Woodworking industries: external dimension
International competition for wood and wood-based products
Roughly 10% of the EU woodworking industries' wood raw material is imported, mostly from other temperate and boreal coniferous and non-coniferous forests. Russia has been the main source over the last two decades, supplying up to 60% of all imported wood. However, rising Russian export taxes have reduced that flow. The balance of imported roundwood is made up of temperate hardwoods from North America, followed by other categories, including tropical hardwoods. A number of voluntary partnership agreements, mostly with tropical wood-exporting countries, are being negotiated and signed under the EU's FLEGT Action Plan (more information on FLEGT is available on the Directorate-General for Development website and that of the Directorate-General for the Environment). Imports of both round and processed wood from those countries will be subject to licensing, which will be controlled at the point of entry into the EU.

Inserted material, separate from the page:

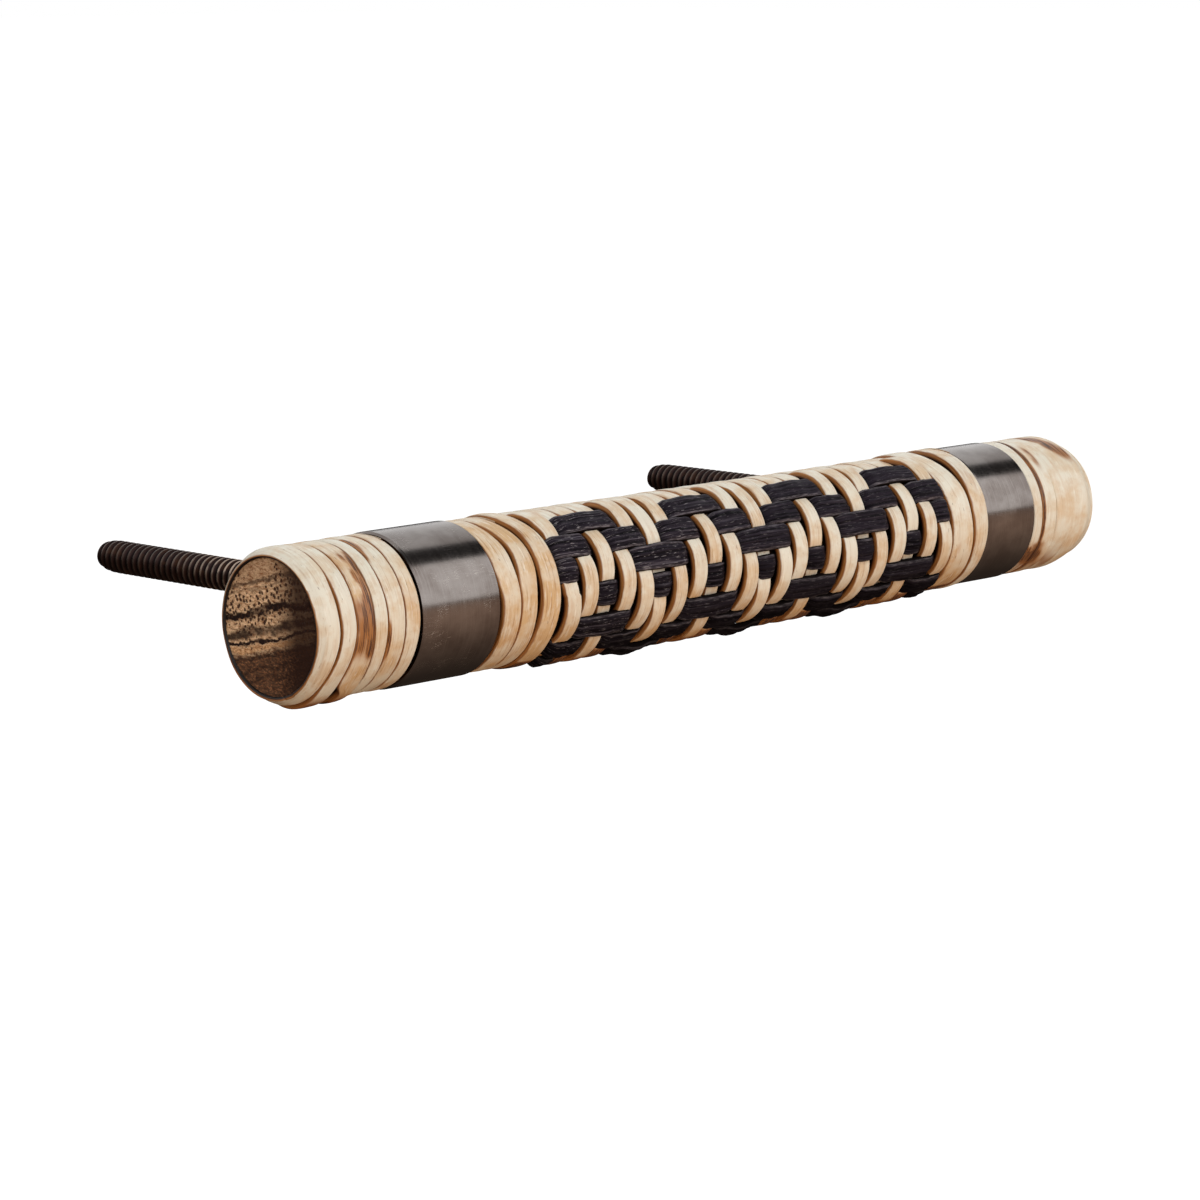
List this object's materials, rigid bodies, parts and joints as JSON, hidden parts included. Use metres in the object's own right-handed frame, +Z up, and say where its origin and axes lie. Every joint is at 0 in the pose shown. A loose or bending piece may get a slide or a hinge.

All roundwood imports enter the EU tariff-free. The EU applies rates of duty to plywood and particleboard, which, although relatively low by international standards (the maximum possible is 10%), are higher than for many other EU imports, including those of other wood products.
Lower-cost competition for EU wood product imports comes mainly from China (now the world's fastest growing producer, consumer and trader of wooden products) and more recently from Vietnam. The competition increasingly concerns panels and added-value wooden goods such as flooring. Russia is also an important supplier of a range of wood products, together with Latin America (mainly Brazil, which remains a significant supplier of panels, especially plywood) and some south-east Asian (ASEAN) countries (mostly ASEAN). On top of low wood costs and low production costs, some exporters to the EU also receive export subsidies from their governments.
The woodworking industries' production is based on sustainable and high-quality EU wood. A small but growing proportion of is exported, but the sector still posted an overall negative trade balance of €2.7 billion in 2008, whereas sawnwood and some panels showed small trade surpluses. The main clients for EU exports in 2008 were Switzerland, Norway and the USA.
Important niche export markets, especially for EU flooring products, have built up in the US over recent years. However, this trend is threatened by the slump in US housing starts (down from 1.8 million in 2006 to 0.8 million in 2008) and the slump's knock-on effects may also see other historical suppliers to the US, such as Chile and Brazil for wood-based panels, unloading on international markets, including the EU. The US market has also been affected by the 2008 government amendment to the Lacey Act, expanding its protection to include plants and plant products, with the aim inter alia of combating illegal logging. However, the amendment requires non-US suppliers to carry out an exhaustive import declaration procedure.
Elsewhere, in markets such as Japan, EU sawn timber, panels and glued-laminated beams from the EU now have proven export opportunities which could further expand. China has a large potential for consumption too but is currently a large producer and exporter of many wooden construction and other products. (The complaints of EU industry against Chinese export subsidies on both furniture and other wooden products have continued to increase). India remains a significant long-term target for EU wood exports but maintains its high tariff and non-tariff barriers.
Japan's construction sector (residential and non-residential) is a market where North American standards for construction products have long been recognised. Building on the recent work of the EU-Japan Wooden Building Experts' Dialogue (WBED) - under the EU-Japan Regulatory Reform Dialogue, efforts are under way by the Commission together with: the private sector European Wood Initiative, CEN, MS Notified Bodies and the Japanese authorities to improve the recognition of EU wood species and standards for wooden building products.
Similarly, a Subgroup for the Forest-based Sector has been re-established as part of the EU-Russia Regulatory and Industrial Dialogue. This will focus more on sustainable forest resources in both regions as a basis for sustainable wood supplies and comparability of EU and Russian standards and legislation affecting the forest-based industries. Similar dialogues are being developed with Brazil and Canada.
Other relevant international bodies
Other important international bodies with relevance to the EU woodworking industries include the:
- World Business Council for Sustainable Development (WBCSD)
- United Nations Economic Commission for Europe (UNECE), Timber Section, which is active via its annual Timber Committee, the Joint Working Party on Forest Economics & Statistics and the Team of Specialists on Forest products - Markets and Marketing
- Food & Agriculture Organisation of the United Nations (FAO), Forestry Department which is active via its Advisory Committee on Paper and Wood Products (ACP&WP).